What we found was simultaneously disturbing and inspiring. At the Aberdeen camp for amputees in Freetown, men, boys and women whose limbs were amputated during the conflict wait for medical procedures and resettlement. A single Canadian doctor provides medical services for hundreds of families in the camp. Edward Soriba recounted for us how he left his family during the January 6, 1999, invasion of Freetown. Captured by an army faction, his left arm was amputated on the orders of an officer who remains stationed in Freetown. Rather than seek revenge, however, Edward is hopeful that the persons responsible for his amputation will be prosecuted by the Special Court and asked that the international community not forget the suffering of Sierra Leone.

Prosecution, according to Mohammed Suma and Tom Perriello of the Office of the Prosecutor’s Outreach Program, will happen only if the perpetrators qualify as kakatua, the local word for those who bear the greatest responsibility. But unlike many transitional societies, most of the Sierra Leonean kakatua are in prison, including Foday Sankoh. This fact gives the Special Court an opportunity to prosecute and not merely indict human rights abusers.

In the process, the Special Court will be the first international criminal institution to address seriously the crimes of recruiting child combatants and engaging in sexual slavery. The Special Court will also seek to preserve the fragile peace in Sierra Leone by removing from society those who would resume the war and commit fresh human rights abuses. All told, the Special Court aims to complete its work within three years and to play a positive role in the reconstruction of Sierra Leone.

To do so, the Court will have to improve on the mistakes of the ad hoc international criminal tribunals for the former Yugoslavia and Rwanda. Those institutions are frequently criticized for failing to promote justice at the site of the offenses, for providing inadequate protection for witnesses and for revictimizing those witnesses who do testify.

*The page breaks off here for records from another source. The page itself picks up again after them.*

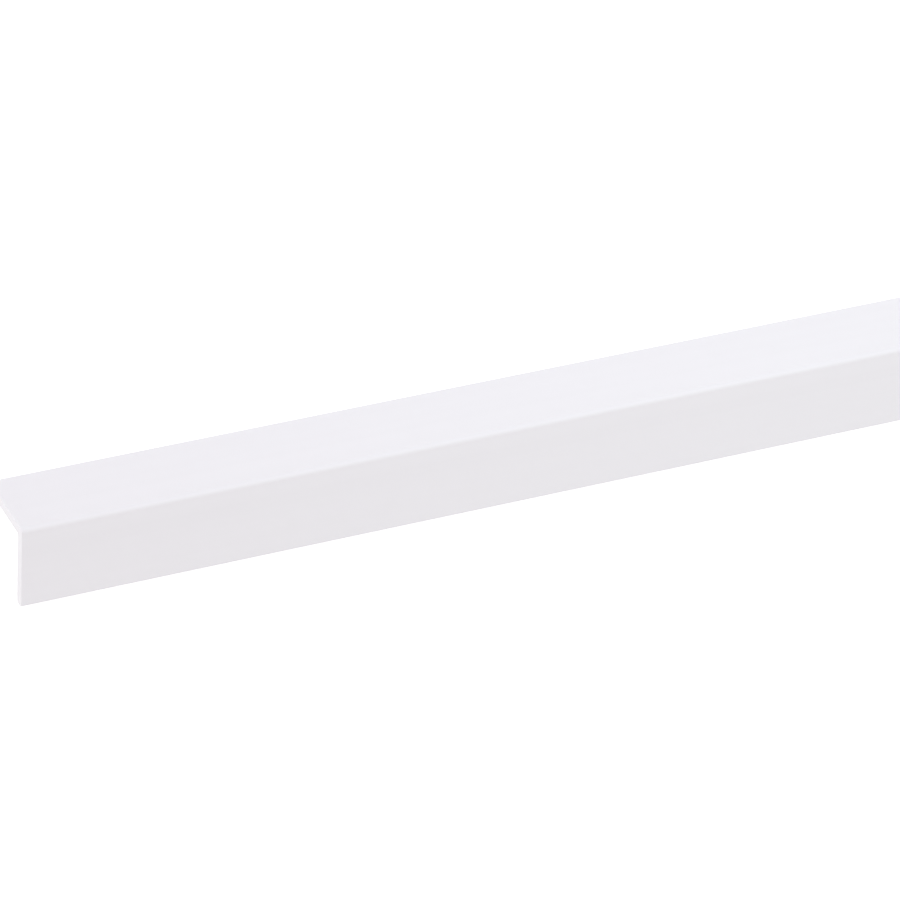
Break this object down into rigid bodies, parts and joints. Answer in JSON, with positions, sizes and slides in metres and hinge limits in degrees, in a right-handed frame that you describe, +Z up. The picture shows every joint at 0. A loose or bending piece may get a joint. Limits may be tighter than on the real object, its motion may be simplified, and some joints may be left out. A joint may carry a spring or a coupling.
{
  "type": "corner guard moulding",
  "caption": "Stock length of white rigid PVC angle with equal legs, glued over the outside corner of a wall to cover and protect it.",
  "frame": {"origin": "on the floor that the guard lies on, under the middle of its outer corner", "axes": "+X along the length, +Z up: the outer corner is on top and both toes are on the floor, so that each leg slopes down at 45 degrees, one towards +Y and the other towards -Y"},
  "size_m": [2.4384, 0.0266, 0.0145],
  "materials": {
    "white_pvc": "satin"
  },
  "bodies": {
    "root": {"corner_guard": "white_pvc"}
  },
  "joints": []
}
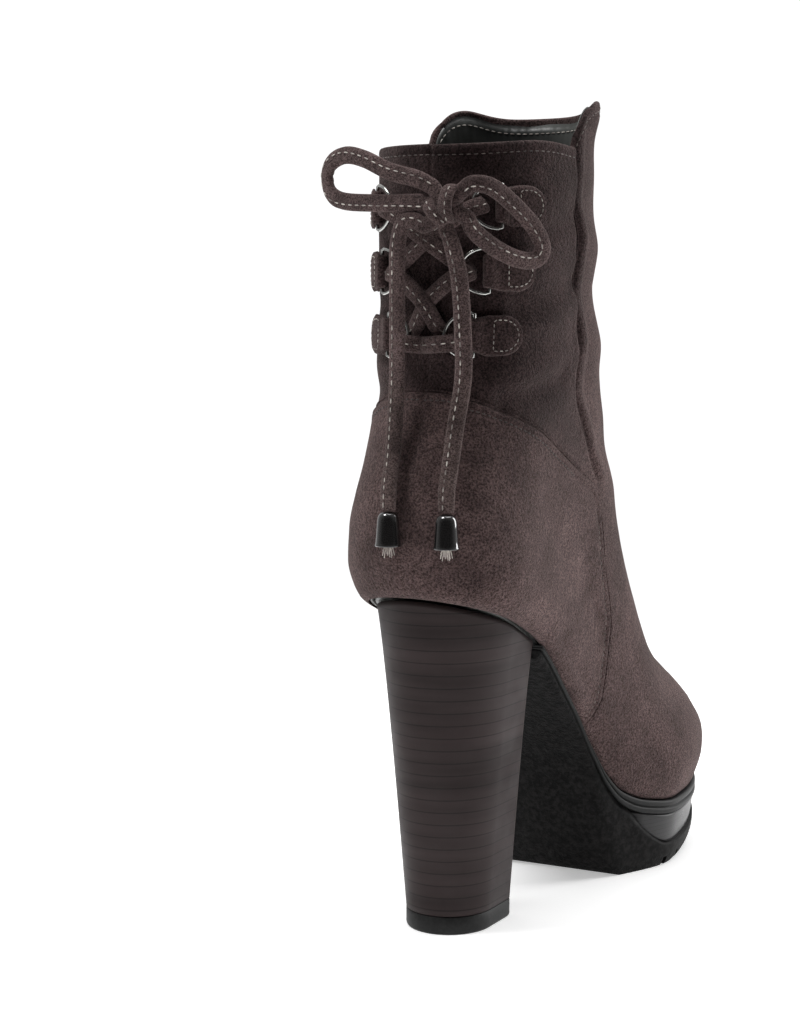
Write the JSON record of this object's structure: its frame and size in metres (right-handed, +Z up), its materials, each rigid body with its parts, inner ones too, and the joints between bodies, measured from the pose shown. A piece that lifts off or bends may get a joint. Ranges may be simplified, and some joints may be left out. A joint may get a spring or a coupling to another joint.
{
  "type": "lace up heel boot",
  "caption": "Right ankle boot with a tall block heel and platform, laced through rings up the back of the shaft, with a zip on the inner side",
  "frame": {"origin": "on the floor under the middle of the heel's foot", "axes": "+X to the outer side of the foot, +Y to the toe, +Z up"},
  "size_m": [0.09, 0.2347, 0.2939],
  "materials": {
    "suede": "napped, matt",
    "lining": "satin",
    "rubber": "satin",
    "stack": "satin with fine level lines",
    "lace": "napped, matt",
    "nickel": "bright",
    "bell": "high gloss",
    "zip": "matt"
  },
  "bodies": {
    "boot": {"upper": "suede", "insole": "lining", "welt": "rubber", "platform": "stack", "outsole": "rubber", "heel": "stack", "heel_lift": "rubber", "ring_tab_lateral_low": "suede", "ring_tab_lateral_mid": "suede", "ring_tab_lateral_top": "suede", "ring_tab_medial_low": "suede", "ring_tab_medial_mid": "suede", "ring_tab_medial_top": "suede", "d_ring_lateral_low": "nickel", "d_ring_lateral_mid": "nickel", "d_ring_lateral_top": "nickel", "d_ring_medial_low": "nickel", "d_ring_medial_mid": "nickel", "d_ring_medial_top": "nickel", "zip_tape": "zip", "zip_teeth": "zip", "zip_slider": "nickel", "lace_crossings": "lace", "lace_knot": "lace", "bow_loop_medial": "lace", "bow_loop_lateral": "lace", "lace_end_medial": "lace", "lace_end_lateral": "lace", "bell_medial": "bell", "bell_lateral": "bell"},
    "zip_pull": {"zip_pull": "nickel"}
  },
  "joints": [
    {"name": "zip_pull_swing", "type": "hinge", "parent": "boot", "child": "zip_pull", "pos_m": [-0.04145, 0.04357, 0.26814], "axis": [0.223, 0.9748, 0], "range_deg": [0, 150]}
  ]
}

The Sierra Leone Working Group is working with the Special Court to apply the lessons of existing international tribunals and to conduct legal research for the Office of the Prosecutor. During the summer of 2003, at least two University of Toronto law students will travel to Sierra Leone to intern with the Special Court and the TRC. Although the problems Sierra Leoneans face are enormous, the Sierra Leone Working Group is pleased to participate in the Academic Consortium, to contribute to the development of international human rights law and to promote the justice that Soriba seeks.  

This article first appeared in Nexus, Spring 2003.